We are living through the boom of content creators. There is a huge market for influencers, and financial gurus are making banks share their tips and financial journey with their audiences. There are good and bad sides to this phenomenon. On one hand, all these influencers are helping educate their audience on trading principles, engaging more people in the field and helping brokers get more clients. On the other hand, there is no strict control and verification of what is being said online, which means that at least some new traders will be given poor advice, resulting in them making mistakes and losing money. One might argue that most trading creators put a disclaimer that they’re not giving financial advice, but it’s quite obvious that they’re still considered knowledgeable experts who can be trusted.

#4 AI assistance

The trading world has always been prone to utilising technology to maximise profits and minimise risks. EAs, or expert advisors, are software programs that many traders employ to automatically execute trades, following predefined rules or chosen strategies.

The recent AI boom is taking it to a whole new level. Now traders can use it to run analysis of the markets, spot patterns, and forecast what the future may hold. There is a lot of excitement around artificial intelligence, but some concerns have been raised too. First of all, how ethical is it to leave trading to the computer? Also, how well can the current AI that’s widely available do its job? It’s still unclear how much more beneficial it is compared to traditional “human” trading, but just like any new disruptive technology, AI will continue to be the centre of attention and the source of plenty of experimentation too. With time, the growth of AI and the newly accumulated knowledge will result in a revolutionary change in trading. Unfortunately, we’ll have to wait and see when that happens.
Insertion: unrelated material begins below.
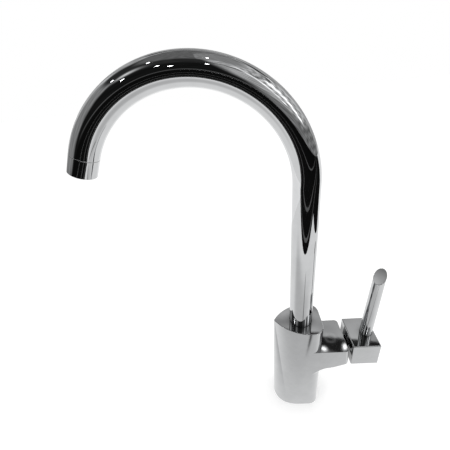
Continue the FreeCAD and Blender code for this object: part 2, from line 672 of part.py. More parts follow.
def make_cartridge():
    """Fixed pieces of the cartridge and the nut that holds it."""
    gasket, base, fixed, moving, carrier, turret = disc_stack()
    plate = valve_bar(SHELL_D / 2, gasket, GASKET_PLATE)
    keep("cartridge_gasket", plate.cut(port_holes(gasket, GASKET_PLATE)))
    foot = valve_bar(SHELL_D / 2, base, BASE_PLATE)
    keep("cartridge_base", foot.cut(port_holes(base, BASE_PLATE)))
    disc = valve_bar(DISC_D / 2, fixed, FIXED_DISC)
    keep("fixed_ceramic_disc", disc.cut(port_holes(fixed, FIXED_DISC)))
    shell = valve_bar(SHELL_D / 2, fixed, NUT_SEAT_X - fixed)
    room = NUT_SEAT_X - SHELL_END_WALL - fixed
    shell = shell.cut([
        valve_bar(SHELL_BORE / 2, fixed, room),
        valve_bar(NUT_BORE / 2, fixed, NUT_SEAT_X - fixed),
    ])
    keep("cartridge_shell", shell)
    nut = valve_bar(NUT_THREAD_D / 2 - SEAT_FIT, NUT_SEAT_X, NUT_WIDTH)
    nut = nut.cut(valve_bar(NUT_BORE / 2, NUT_SEAT_X, NUT_WIDTH))
    rims = [e for e in nut.Edges if e.BoundBox.XMin > NUT_SEAT_X + NUT_EDGE_R
            and e.BoundBox.XLength < NUT_EDGE_R]
    keep("cartridge_nut", nut.makeFillet(NUT_EDGE_R, rims))


def make_turret():
    """Turret that turns in the cartridge with the lever and holds the tilting pin."""
    start = disc_stack()[5]
    bar = valve_bar(SHELL_BORE / 2 - RUN_FIT, start, TURRET_END_X - start)
    half_y = STEM_D / 2 + FREE_GAP
    swing = math.radians(TILT)
    half_z = STEM_D / 2 / math.cos(swing) + (TURRET_END_X - PIVOT_X) * math.tan(swing) + SLOT_PLAY
    slot = box(V(start, -half_y, VALVE_Z - half_z), V(TURRET_END_X, half_y, VALVE_Z + half_z))
    pin_base = V(PIVOT_X, -PIVOT_PIN_LENGTH / 2, VALVE_Z)
    pin = cylinder(PIVOT_PIN_D / 2, PIVOT_PIN_LENGTH, pin_base, V(0, 1, 0))
    keep("cartridge_turret", bar.cut([slot, pin]))
    keep("lever_pivot_pin", pin)


def make_moving_disc():
    """Ceramic disc and its carrier, which the stem's ball pushes across the fixed disc."""
    moving, carrier = disc_stack()[3:5]
    disc = valve_bar(MOVING_DISC_D / 2, moving, MOVING_DISC)
    recess = valve_bar(DISC_RECESS_D / 2, moving, DISC_RECESS_DEPTH)
    keep("moving_ceramic_disc", disc.cut(recess))
    plate = valve_bar(MOVING_DISC_D / 2, carrier, CARRIER)
    pocket = valve_bar(STEM_BALL_D / 2 + BALL_FIT, carrier, CARRIER)
    keep("disc_carrier", plate.cut(pocket))


def make_stem():
    """Stem: ball end in the disc carrier, eye on the pivot pin, head in the handle block.

    It is fused lying on the line z = 0 and then lifted onto the valve's axis.
    """
    ball_x = disc_stack()[4] + CARRIER / 2
    along = V(1, 0, 0)
    across = V(0, 1, 0)
    eye_base = V(PIVOT_X, -STEM_D / 2, 0)
    shank = cylinder(STEM_D / 2, STEM_HEAD_X - PIVOT_X, V(PIVOT_X, 0, 0), along)
    stem = shank.fuse([
        cylinder(STEM_D / 2, STEM_D, eye_base, across),
        cylinder(STEM_HEAD_D / 2, STEM_END_X - STEM_HEAD_X, V(STEM_HEAD_X, 0, 0), along),
        cylinder(STEM_NECK_D / 2, PIVOT_X - ball_x, V(ball_x, 0, 0), along),
        Part.makeSphere(STEM_BALL_D / 2, V(ball_x, 0, 0)),
    ])
    stem = stem.cut(cylinder(PIVOT_PIN_D / 2 + RUN_FIT, STEM_D, eye_base, across))
    stem.translate(V(0, 0, VALVE_Z))
    keep("cartridge_stem", stem)


# ---- handle --------------------------------------------------------------------------------
def hub_left():
    """Side of the block that faces the arm."""
    return HUB_X - HUB_LENGTH / 2


def hub_top():
    """Top of the block."""
    return HUB_Z + HUB_HEIGHT / 2


def make_hub():
    """Handle block with its pocket, stem socket, rod hole and screw hole."""
    half = V(HUB_LENGTH / 2, HUB_DEPTH / 2, HUB_HEIGHT / 2)
    centre = V(HUB_X, 0, HUB_Z)
    block = box(centre - half, centre + half)
    block = block.makeFillet(HUB_EDGE_R, block.Edges)
    left = hub_left()
    bottom = HUB_Z - HUB_HEIGHT / 2
    rod_hole = ROD_SPIGOT_LENGTH + END_PLAY
    cuts = [
        valve_bar(HUB_POCKET_D / 2, left, HUB_POCKET_DEPTH),
        valve_bar(STEM_HEAD_D / 2 + SEAT_FIT, left, STEM_END_X + END_PLAY - left),
        cylinder(ROD_SPIGOT_D / 2 + SEAT_FIT, rod_hole, V(ROD_X, 0, hub_top()), V(0, 0, -1)),
        cylinder(GRUB_SCREW_D / 2 + SEAT_FIT, VALVE_Z - bottom, V(HANDLE_SCREW_X, 0, bottom),
                 V(0, 0, 1)),
    ]
    keep("handle_block", block.cut(cuts))
    tip = VALVE_Z - STEM_HEAD_D / 2 - SEAT_FIT
    screw = cylinder(GRUB_SCREW_D / 2, HANDLE_SCREW_LENGTH, V(HANDLE_SCREW_X, 0, tip), V(0, 0, -1))
    socket = hexagon_socket(V(HANDLE_SCREW_X, 0, tip - HANDLE_SCREW_LENGTH), V(0, 0, 1))
    keep("handle_screw", screw.cut(socket))


def make_rod():
    """Tapering lever rod with a slanted end face and a threaded spigot."""
    lean = math.radians(ROD_LEAN)
    axis = V(math.sin(lean), 0, math.cos(lean))
    foot = V(ROD_X, 0, hub_top())
    past_taper = PAST * (ROD_BASE_D - ROD_TIP_D) / 2 / ROD_LENGTH
    rod = Part.makeCone(ROD_BASE_D / 2 + past_taper, ROD_TIP_D / 2 - past_taper,
                        ROD_LENGTH + 2 * PAST, foot - axis * PAST, axis)
    reach = V(ROD_BASE_D, ROD_BASE_D, 0)
    rod = rod.cut(box(foot - reach - V(0, 0, 2 * PAST), foot + reach))
    face_centre = V(ROD_X + ROD_CUT_HEIGHT * math.tan(lean), 0, hub_top() + ROD_CUT_HEIGHT)
    turn = math.radians(ROD_CUT_TURN)
    tilt = math.radians(ROD_CUT_ANGLE)
    normal = V(-math.sin(tilt) * math.sin(turn), -math.sin(tilt) * math.cos(turn), math.cos(tilt))
    side = ROD_LENGTH
    above = Part.makeBox(side, side, side, V(-side / 2, -side / 2, 0))
    above.Placement = FreeCAD.Placement(face_centre, FreeCAD.Rotation(V(0, 0, 1), normal))
    rod = rod.cut(above)
    spigot = cylinder(ROD_SPIGOT_D / 2, ROD_SPIGOT_LENGTH, foot, V(0, 0, -1))
    keep("lever_rod", rod.fuse(spigot).removeSplitter())


def main():
    """Build every piece and write one STEP file per piece."""
    make_body()
    make_spout_tube()
    make_foot()
    make_slip_ring()
    make_lock_screw()
    make_filter_line()
    make_outlet()
    make_aerator()
    make_cartridge()
    make_turret()
    make_moving_disc()
    make_stem()
    make_hub()
    make_rod()
    os.makedirs("parts", exist_ok=True)
    for name, shape in PIECES.items():
        shape.exportStep("parts/" + name + ".step")
        print(name, "solids", len(shape.Solids), "valid", shape.isValid(),
              "volume", round(shape.Volume, 1))


main()
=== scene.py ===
import math

import bpy
import numpy as np
from bpy.props import (FloatProperty, FloatVectorProperty, IntProperty, PointerProperty,
                       StringProperty)
from mathutils import Matrix


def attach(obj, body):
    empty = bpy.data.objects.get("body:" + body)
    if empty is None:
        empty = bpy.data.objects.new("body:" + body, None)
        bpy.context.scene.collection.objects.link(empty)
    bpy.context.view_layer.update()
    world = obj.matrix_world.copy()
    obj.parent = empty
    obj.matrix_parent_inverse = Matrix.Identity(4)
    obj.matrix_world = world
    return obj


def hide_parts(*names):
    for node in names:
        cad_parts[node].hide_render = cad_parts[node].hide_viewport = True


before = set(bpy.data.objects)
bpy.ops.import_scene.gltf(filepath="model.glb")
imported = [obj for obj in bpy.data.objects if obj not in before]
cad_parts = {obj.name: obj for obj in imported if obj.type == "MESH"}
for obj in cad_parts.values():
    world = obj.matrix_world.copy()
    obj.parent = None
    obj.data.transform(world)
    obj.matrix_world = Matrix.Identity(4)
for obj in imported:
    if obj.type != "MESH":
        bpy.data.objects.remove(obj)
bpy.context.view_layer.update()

bl_info = {
    "name": "Three Way Filtered Water Tap",
    "version": (1, 0, 0),
    "blender": (4, 5, 0),
    "location": "3D View > Sidebar > Tap",
    "description": "Builds the polished surfaces of a gooseneck sink tap with a side lever",
    "category": "Add Mesh",
}

MM = 0.001


# ---- sizes and colours a user would change ---------------------------------------------------
def length(name, description, default_mm):
    """A length property, given in millimetres and kept in metres."""
    return FloatProperty(name=name, description=description, default=default_mm * MM,
                         unit="LENGTH", subtype="DISTANCE", precision=5)


def angle(name, description, default_deg):
    """An angle property, given in degrees and kept in radians."""
    return FloatProperty(name=name, description=description, default=math.radians(default_deg),
                         unit="ROTATION", subtype="ANGLE")


def finish_colour(name, description, default_hex):
    """A colour property written as sRGB hex."""
    return StringProperty(name=name, description=description, default=default_hex)


class TapSpoutSizes(bpy.types.PropertyGroup):
    """Sizes of the bent spout tube and its outlet nozzle."""

    tube_diameter: length("Tube diameter", "Outer diameter of the bent tube", 25.0)
    tube_wall: length("Tube wall", "Wall of the bent tube", 1.5)
    foot_height: length("Foot height", "Lower end of the tube above the worktop", 135.4)
    straight: length("Straight run", "Upright run below the arch", 165.9)
    bend_radius: length("Bend radius", "Centreline radius of the arch", 98.5)
    bend_angle: angle("Bend angle", "Sweep of the arch", 154.3)
    seam: length("Seam", "Fine gap between the tube and the nozzle", 0.15)
    nozzle_length: length("Nozzle length", "Length of the straight nozzle", 15.85)
    thread_diameter: length("Nozzle thread", "Bore of the nozzle's thread", 20.9)
    thread_length: length("Thread length", "Depth of the nozzle's thread", 6.15)
    aerator_bore: length("Aerator bore", "Bore that holds the aerator", 22.0)
    edge: length("Edge rounding", "Polished rounding of the tube's edges", 0.25)
    columns: IntProperty(name="Columns", description="Faces round the tube", default=144, min=24)


class TapLeverSizes(bpy.types.PropertyGroup):
    """Sizes of the lever rod."""

    rod_x: length("Rod place", "Rod's axis at the block's top, from the spout's axis", 77.1)
    rod_foot: length("Rod foot", "Block's top above the worktop", 108.1)
    rod_lean: angle("Rod lean", "Lean of the rod away from the spout", 2.1)
    base_diameter: length("Rod base", "Rod's diameter at the block", 13.7)
    tip_diameter: length("Rod tip", "Rod's diameter at the end of its taper", 12.1)
    taper_length: length("Taper length", "Length over which the rod tapers", 90.0)
    cut_height: length("Cut height", "Centre of the slanted face above the block", 83.8)
    cut_angle: angle("Cut angle", "Slant of the end face", 47.0)
    cut_turn: angle("Cut turn", "Slanted face turned from the user's side to the spout", 39.0)
    spigot_diameter: length("Spigot diameter", "Spigot that stands in the block", 6.0)
    spigot_length: length("Spigot length", "Depth of the spigot in the block", 8.0)
    edge: length("Edge rounding", "Polished rounding of the slanted face's rim", 0.3)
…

#5 Revival of Prop Trading Firms

In early 2024, the future of prop trading 2.0 was hanging by a thread. Complications with licensing and regulatory compliance shook up the industry right when it was at its peak. A few months later, we saw that a compromise had been found (knock on wood). There are some movements and agreements in how prop trading companies must be regulated, and the companies themselves have improved their already sophisticated risk management strategies by diversifying to multiple markets and technology platforms.

From the traders’ perspective, a lot of the shuffle was kept behind the scenes. Sure, some prop trading firms paused operations, but mostly, they’ve maintained their normal scheduling, so traders can participate in tournaments and practice their trading skills.

Prop trading has been a huge trend for the past year and a half, and it looks like it’ll continue to be so. For traders, it’s a safe yet educational way to learn about and improve their craft, and the best ones expect to be provided funds by the company to trade for a commission. Going back to our work-life balance point, this is a perfect opportunity to add value to the days of those working 9-to-5 but who are willing to expedite their wealth accumulation.

How retail trading is changing: a broker’s perspective

Traders are not the only ones who are dealing with a changing landscape. For brokers, hedge funds and prop trading firms, there are also plenty of changes.

  • Industry growth and the expansion of products and services offered create new opportunities, but they can also push yesterday’s market leaders to the side if they’re not prepared for change.
  • The user experience is key. People have a very low tolerance for cumbersome solutions and complex interactions with a company’s representatives. Every aspect of working with a brokerage must be simple and straightforward, or else clients will move on to someone else.
  • Demand for educational content. Educational content, as a whole, has been plentiful in the trading world lately. People want to know more and understand how everything works, so they crave and actively consume articles, videos, and podcasts about retail trading. Financial influencers are quickly filling up the vacuum, but brokers are trying to keep up too.
  • Compliance challenges are becoming more prominent. While compliance as a whole is desirable for the industry (it keeps us all safe, after all), the slow pace and somewhat outdated initiatives that are introduced at times create additional roadblocks for a short period of time. Brokers, and the industry as a whole, need to embrace regulations and learn to cooperate with institutions to create strict but fair guidelines that will help trading grow and expand.